The spouse or child of a preference immigrant accompanying or following to join him or her is entitled to the same status and the same order of consideration as the principal immigrant (“derivative status”). The derivative classification of such spouse or child attaches immediately upon approval of the principal alien’s classification, and requires no separate visa petition.

This derivative status is not available for a spouse or child of an immediate relative. In other words, the alien spouse or child of an immediate relative does not automatically acquire permanent residence when the principal applicant obtains such status. The children of a widow or widower of a United States citizen is an exception to the rule. Another exception is an alien child of the principal beneficiary who is under the age of 18 at the time of the principal beneficiary’s marriage to the petitioner will qualify as a stepchild. However, a separate visa petition must be filed for each immediate relative.

 

DREAM Act

The President placed his stamp on Immigration by circumventing the DREAM Act legislation proposed in Congress and by Executive Order assisted young people that are undocumented aliens.
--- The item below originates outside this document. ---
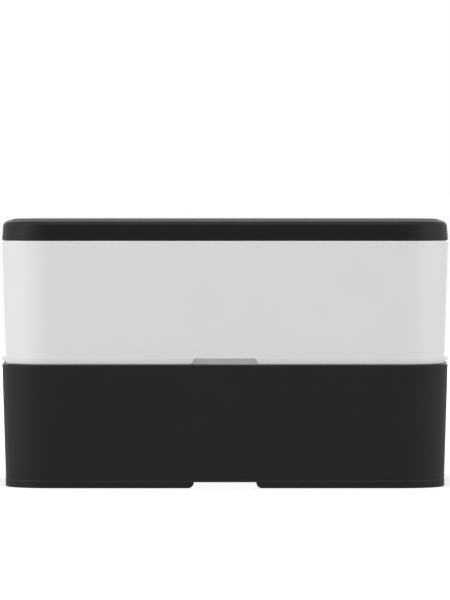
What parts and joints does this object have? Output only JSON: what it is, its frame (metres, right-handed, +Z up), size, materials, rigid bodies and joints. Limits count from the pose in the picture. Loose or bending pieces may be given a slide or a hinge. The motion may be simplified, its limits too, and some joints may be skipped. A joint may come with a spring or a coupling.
{
  "type": "bento lunch box",
  "caption": "Two-tier bento lunch box: two stacking moulded boxes, each closed by a soft translucent plug lid, under a hard outer lid.",
  "frame": {"origin": "bottom centre of the lower box's foot, on the surface that it stands on", "axes": "+X along the long side, the front faces -Y, +Z up; the stack is closed at rest"},
  "size_m": [0.183, 0.113, 0.1072],
  "materials": {
    "black_shell": "black moulded plastic, fine matte",
    "white_shell": "white moulded plastic, fine matte",
    "soft_lid": "milky translucent soft plastic"
  },
  "bodies": {
    "lower_box": {"lower_box": "black_shell"},
    "lower_inner_lid": {"lower_inner_lid": "soft_lid"},
    "upper_box": {"upper_box": "white_shell"},
    "upper_inner_lid": {"upper_inner_lid": "soft_lid"},
    "outer_lid": {"outer_lid": "black_shell"}
  },
  "joints": [
    {"name": "lower_inner_lid_lift", "type": "slide", "parent": "lower_box", "child": "lower_inner_lid", "axis": [0, 0, 1], "range_m": [0, 0.012]},
    {"name": "upper_box_lift", "type": "slide", "parent": "lower_inner_lid", "child": "upper_box", "axis": [0, 0, 1], "range_m": [0, 0.0103]},
    {"name": "upper_inner_lid_lift", "type": "slide", "parent": "upper_box", "child": "upper_inner_lid", "axis": [0, 0, 1], "range_m": [0, 0.0089]},
    {"name": "outer_lid_lift", "type": "slide", "parent": "upper_inner_lid", "child": "outer_lid", "axis": [0, 0, 1], "range_m": [0, 0.0127]}
  ]
}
The question will be asked "Was this politically motivated? The answer is yes. However, notice that it only affects a small range of persons and if you do not fit the criteria, there will be no relief. If you are rejected in an exercise of "Discretion", there are no appeal rights. The President needs to attract the electorate in favor of Immigration but he cannot turn away voters' against illegal immigration. This Executive Order may be modified at a later date but is an essential first step that helps our country's youth. The following paragraph is a quote from the Secretary of the Department of Homeland Security regarding the new policy noting the limitation on such ORDER.

"This memorandum confers no substantive right, immigration status or pathway to citizenship. Only the Congress, acting through its legislative authority, can confer these rights. It remains for the executive branch, however, to set forth policy for the exercise of discretion within the framework of the existing law. I have done so here."